Investigation into stock sales has begun. 

Some $132 million in stock sales gains by the founder of the nation's biggest mortgage lender before the subprime crisis deepened has apparently caught the eye of regulators.

The Securities and Exchange Commission has opened an inquiry into sales by Countrywide Financial's chief executive, Angelo R. Mozilo, according to a number of reports today.

Mozilo sold his shares of Countrywide through a prearranged selling program for company insiders, known as a 10b5-1 trading plan. The pace of his sales, the New York Times says, picked up in October 2006, when a new 10b5-1 plan took effect.

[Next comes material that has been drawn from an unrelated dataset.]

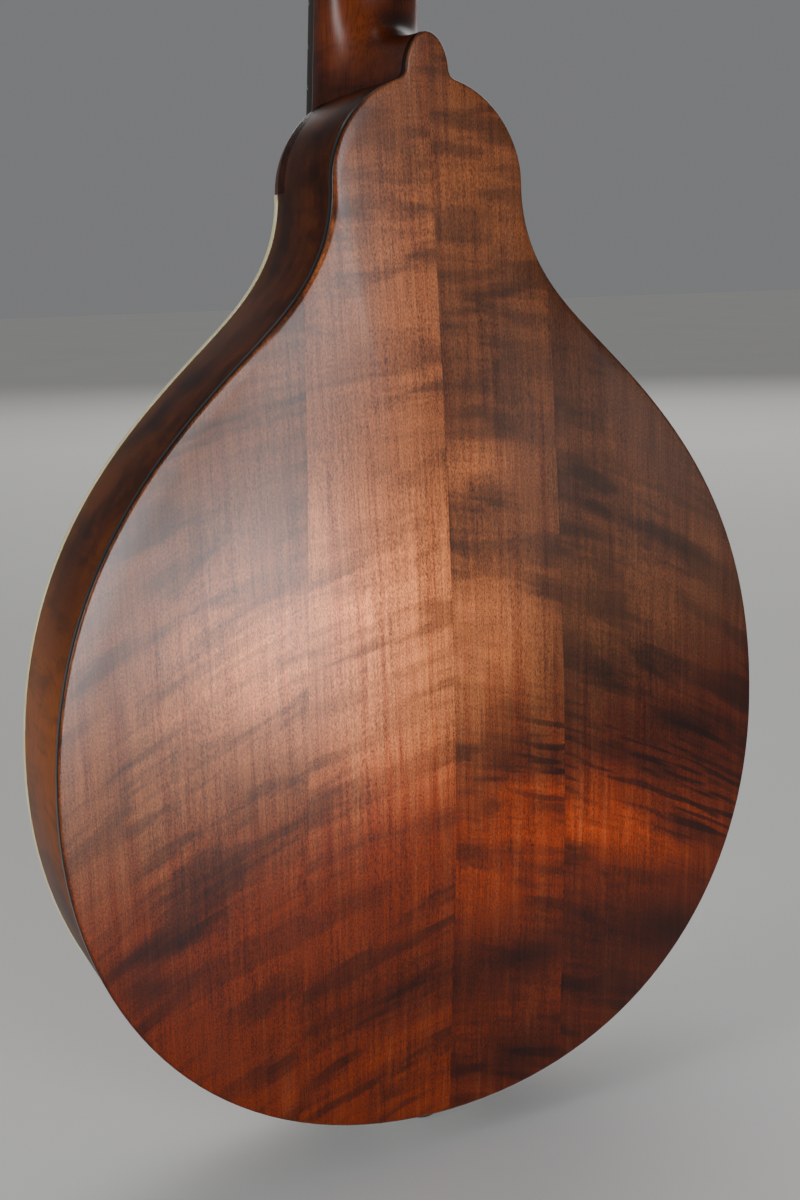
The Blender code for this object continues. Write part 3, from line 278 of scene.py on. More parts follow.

Last week, the Times reported that the state treasurer of North Carolina, Richard Moore, had asked the S.E.C. to investigate, questioning changes that were made to Mozilo's stock sale program.

"As an investor and a Countrywide shareholder, I was shocked to learn that C.E.O. Angelo Mozilo apparently manipulated his trading plans to cash in, just as the subprime crisis was heating up and Countrywide's fortunes were cooling off,'' Mr. Moore wrote, according to the Times.

As the best-known face of the mortgage business, and with a rich, controversial pay package to boot, Mozilo is a natural target for those who want to point fingers amid the wreckage of the subprime market. (He took home an estimated $120 million in 2006.)

Yet there are significant questions about executive-selling plans in general, and the S.E.C. appears to be taking a broader look at their use. In a speech last week, the agency's director of enforcement,  Linda Chatman Thomsen, said,  "We are making sure that a rule designed to help executives with a legitimate purpose is not being used for illegitimate purposes."